Is Radiant Heating or Cooling Right for You?
With a radiant heating or cooling system, the goal is to make the temperature of a room more comfortable by changing the temperature of an entire surface. Most of the time we think of radiant heating systems, we think of them for floors, sometimes called underfloor heating or in-slab heating. But the principle can be applied to any surface: a wall, ceiling or even a mirror. The concept, like many other modern sustainable design strategies, is actually quite old. Archeological evidence shows that ancient Roman, Korean and Chinese dwellings had various forms of heated floors and walls, with either water or smoke acting as the vehicle for transporting heat or coolness from room to room through hidden pipes. In the realm of modern technology, these systems have been improved and perfected so that there’s now a range of options.
Electric or Hydronic?
First you need to know that there is a big difference between an electric system (based on electricity) and a hydronic system (based on water). Each system has its advantages and disadvantages; the type you choose will depend on your needs. Generally speaking, a hydronic system would be more appropriate for a whole-house project. An electric system, on the other hand, would be more appropriate for a small area, like a bathroom. Keeping those two kinds of systems in mind, let’s take a look at some questions you should ask yourself before choosing a radiant system.

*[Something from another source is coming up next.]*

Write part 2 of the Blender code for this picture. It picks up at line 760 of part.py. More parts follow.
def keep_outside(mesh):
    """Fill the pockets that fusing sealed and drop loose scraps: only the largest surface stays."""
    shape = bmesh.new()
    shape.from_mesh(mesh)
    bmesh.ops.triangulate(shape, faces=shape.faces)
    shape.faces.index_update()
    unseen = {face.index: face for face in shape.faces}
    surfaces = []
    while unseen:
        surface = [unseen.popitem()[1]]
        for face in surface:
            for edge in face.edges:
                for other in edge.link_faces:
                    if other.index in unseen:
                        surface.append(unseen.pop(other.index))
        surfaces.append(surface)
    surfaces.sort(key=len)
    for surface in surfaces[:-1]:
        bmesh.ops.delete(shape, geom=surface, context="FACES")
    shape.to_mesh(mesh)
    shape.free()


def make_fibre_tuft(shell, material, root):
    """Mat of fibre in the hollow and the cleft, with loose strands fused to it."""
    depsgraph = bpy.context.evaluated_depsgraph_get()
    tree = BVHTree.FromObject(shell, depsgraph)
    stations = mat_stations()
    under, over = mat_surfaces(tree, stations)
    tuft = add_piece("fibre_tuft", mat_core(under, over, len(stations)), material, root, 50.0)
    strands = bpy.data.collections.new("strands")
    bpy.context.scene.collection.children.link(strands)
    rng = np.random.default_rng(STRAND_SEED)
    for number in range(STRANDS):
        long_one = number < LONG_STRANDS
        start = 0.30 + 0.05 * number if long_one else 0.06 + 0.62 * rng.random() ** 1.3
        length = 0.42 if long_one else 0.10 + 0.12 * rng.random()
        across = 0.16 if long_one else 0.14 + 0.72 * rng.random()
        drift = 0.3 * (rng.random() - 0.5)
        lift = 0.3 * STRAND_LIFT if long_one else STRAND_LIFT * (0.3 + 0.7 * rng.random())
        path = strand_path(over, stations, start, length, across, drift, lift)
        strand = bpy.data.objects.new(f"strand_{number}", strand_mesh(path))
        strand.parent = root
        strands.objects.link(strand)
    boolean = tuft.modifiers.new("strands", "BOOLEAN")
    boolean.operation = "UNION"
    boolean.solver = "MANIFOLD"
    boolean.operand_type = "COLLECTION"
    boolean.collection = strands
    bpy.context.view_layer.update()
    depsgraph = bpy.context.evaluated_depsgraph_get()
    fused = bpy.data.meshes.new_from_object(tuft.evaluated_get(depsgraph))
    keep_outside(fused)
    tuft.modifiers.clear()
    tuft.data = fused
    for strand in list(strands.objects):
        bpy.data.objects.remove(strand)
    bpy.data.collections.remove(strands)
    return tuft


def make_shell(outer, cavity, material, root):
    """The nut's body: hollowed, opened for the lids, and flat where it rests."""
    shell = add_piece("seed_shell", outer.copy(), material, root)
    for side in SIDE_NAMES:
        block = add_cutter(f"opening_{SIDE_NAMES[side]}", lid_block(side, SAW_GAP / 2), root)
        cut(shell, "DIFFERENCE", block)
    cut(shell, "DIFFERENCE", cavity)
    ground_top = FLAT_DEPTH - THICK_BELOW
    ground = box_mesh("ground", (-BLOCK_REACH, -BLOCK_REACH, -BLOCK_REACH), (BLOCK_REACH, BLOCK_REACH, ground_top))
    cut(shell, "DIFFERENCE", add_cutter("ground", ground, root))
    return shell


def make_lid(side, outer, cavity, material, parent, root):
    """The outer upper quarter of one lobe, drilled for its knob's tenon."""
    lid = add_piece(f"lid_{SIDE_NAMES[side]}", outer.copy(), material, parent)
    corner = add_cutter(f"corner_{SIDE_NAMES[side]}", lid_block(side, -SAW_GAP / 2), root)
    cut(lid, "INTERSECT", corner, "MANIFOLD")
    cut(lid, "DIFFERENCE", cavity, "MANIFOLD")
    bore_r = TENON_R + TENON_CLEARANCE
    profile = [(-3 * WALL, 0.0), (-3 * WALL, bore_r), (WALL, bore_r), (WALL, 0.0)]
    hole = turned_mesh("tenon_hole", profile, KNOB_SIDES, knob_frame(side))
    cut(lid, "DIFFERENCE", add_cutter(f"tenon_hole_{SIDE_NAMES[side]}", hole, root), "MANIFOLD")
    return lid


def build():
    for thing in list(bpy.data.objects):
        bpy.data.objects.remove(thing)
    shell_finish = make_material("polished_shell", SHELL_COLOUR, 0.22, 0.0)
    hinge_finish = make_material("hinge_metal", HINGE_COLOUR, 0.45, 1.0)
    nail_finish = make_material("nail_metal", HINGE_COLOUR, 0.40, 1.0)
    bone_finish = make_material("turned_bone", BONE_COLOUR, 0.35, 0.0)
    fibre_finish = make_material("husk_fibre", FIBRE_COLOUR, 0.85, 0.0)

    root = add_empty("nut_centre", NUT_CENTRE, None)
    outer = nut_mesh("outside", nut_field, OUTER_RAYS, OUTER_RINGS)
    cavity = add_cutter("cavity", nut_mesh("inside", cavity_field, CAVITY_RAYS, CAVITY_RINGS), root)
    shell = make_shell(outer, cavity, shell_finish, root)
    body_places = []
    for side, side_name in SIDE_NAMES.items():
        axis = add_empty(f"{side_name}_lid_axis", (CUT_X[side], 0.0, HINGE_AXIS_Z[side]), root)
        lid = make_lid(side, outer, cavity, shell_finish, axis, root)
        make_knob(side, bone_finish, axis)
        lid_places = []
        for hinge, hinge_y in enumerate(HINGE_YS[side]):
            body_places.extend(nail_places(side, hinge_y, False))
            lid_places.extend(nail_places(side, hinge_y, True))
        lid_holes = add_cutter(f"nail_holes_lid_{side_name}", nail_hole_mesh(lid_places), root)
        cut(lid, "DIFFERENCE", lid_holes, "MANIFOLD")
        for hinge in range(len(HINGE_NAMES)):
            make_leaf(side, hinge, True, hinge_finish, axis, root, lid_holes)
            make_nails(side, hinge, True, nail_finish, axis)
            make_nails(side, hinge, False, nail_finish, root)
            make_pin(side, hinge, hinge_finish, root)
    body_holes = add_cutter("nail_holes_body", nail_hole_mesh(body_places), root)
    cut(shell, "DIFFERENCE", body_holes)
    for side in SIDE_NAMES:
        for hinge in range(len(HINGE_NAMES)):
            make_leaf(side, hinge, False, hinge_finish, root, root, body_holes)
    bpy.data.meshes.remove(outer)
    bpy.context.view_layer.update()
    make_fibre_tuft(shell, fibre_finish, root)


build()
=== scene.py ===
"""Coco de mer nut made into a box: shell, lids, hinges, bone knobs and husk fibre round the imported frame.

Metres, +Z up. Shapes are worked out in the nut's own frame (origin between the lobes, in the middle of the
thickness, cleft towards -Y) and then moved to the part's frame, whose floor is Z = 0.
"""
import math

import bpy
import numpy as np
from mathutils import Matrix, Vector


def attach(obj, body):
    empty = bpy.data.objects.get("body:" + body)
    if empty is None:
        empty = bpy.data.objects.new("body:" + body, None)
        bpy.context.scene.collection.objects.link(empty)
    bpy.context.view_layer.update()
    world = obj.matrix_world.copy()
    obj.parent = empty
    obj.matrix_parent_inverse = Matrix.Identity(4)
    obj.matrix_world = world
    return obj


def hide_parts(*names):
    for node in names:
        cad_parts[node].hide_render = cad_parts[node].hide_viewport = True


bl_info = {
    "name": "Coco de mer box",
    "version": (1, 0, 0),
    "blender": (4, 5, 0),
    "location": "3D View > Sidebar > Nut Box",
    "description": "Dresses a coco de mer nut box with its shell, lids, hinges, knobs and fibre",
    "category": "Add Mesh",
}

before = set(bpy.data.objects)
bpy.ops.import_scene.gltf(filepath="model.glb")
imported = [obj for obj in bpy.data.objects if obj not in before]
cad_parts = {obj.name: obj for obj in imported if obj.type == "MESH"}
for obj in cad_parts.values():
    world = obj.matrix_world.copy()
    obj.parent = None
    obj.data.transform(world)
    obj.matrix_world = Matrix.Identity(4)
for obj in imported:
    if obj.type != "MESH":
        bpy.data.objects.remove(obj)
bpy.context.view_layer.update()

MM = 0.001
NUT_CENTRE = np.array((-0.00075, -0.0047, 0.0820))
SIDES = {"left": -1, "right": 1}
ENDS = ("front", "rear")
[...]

What is the thermal efficiency of your house? Let’s say there are three answers to this question:
- Poor or standard: Your house was not designed with energy efficiency in mind. The building envelope has some leaks and is not particularly efficient. It meets the standard of most other houses.
- Good: Your house has above-average energy efficiency. It has either been remodeled or designed with certain energy consumption goals in mind, and performs fairly well.
- Excellent: Your house is highly sustainable. It is a certified Passive House, has received a high rating on the energy section of LEED or has met the high energy requirements of a state or local certification scheme. Your energy consumption rates are low relative to most other houses.
If your home falls in the first or last category, do more research before choosing radiant heating. Here’s why: A poor or standard house with a poor thermal envelope will lose heat at a rapid rate. To compensate you’ll have to keep your radiant heating up to a very high temperature, but you’ll often never reach a temperature high enough to make the system efficient or keep the ambient temperature at a comfortable level. High temperatures in underfloor heating can cause circulatory health problems and can cause dust to rise up from the floor, affecting your indoor air quality. A radiant system runs best on low temperatures for extended periods of time. On the opposite end, a highly energy-efficient house with an excellent thermal envelope won’t need radiant heating. It would be a cost with an extremely long payback period. Instead of whole-house radiant heating, perhaps consider localized systems in the bathrooms, just to have a nice warm spot for your feet when you step out of the shower. Anything beyond that may be a waste of money and resources.
New construction or remodel? In new constructions a popular choice is in-slab heating, fully integrated with the new slab of your house. In remodels, undertile or thin-profile hydronic systems may work better to minimize the additional thickness to your existing slab.
Vacation home or primary home? Because a radiant system relies on slowly changing the temperature of a space by heating or cooling a surface, it needs some time to do its magic. A weekend home would not benefit from a system like this, because you’d turn it on when you get there, and it would not start working until it’s almost time to leave. As I said before, a whole-house hydronic radiant system runs best at low temperatures all season long.
Walls, ceilings or floors? Radiant systems can be applied to any surface. Floors are simply the most common application. Walls are rarely done because you can’t put furniture or paintings up against it. However, a suspended wall, for example in a double-height area, could be an option. Ceilings work best for cooling, as opposed to heating, because cool air falls and hot air rises. Fitting the radiant system into the ceiling is usually done in commercial buildings, because the floors are used to house data cables and other infrastructure elements.
What flooring materials can I use? Ideally you want a flooring material that conducts heat quickly. Tile and concrete are often the first picks. That being said, many people prefer the look of hardwood floors. In that case consider wood-look ceramics before moving on to engineered woods specifically certified for underfloor heating.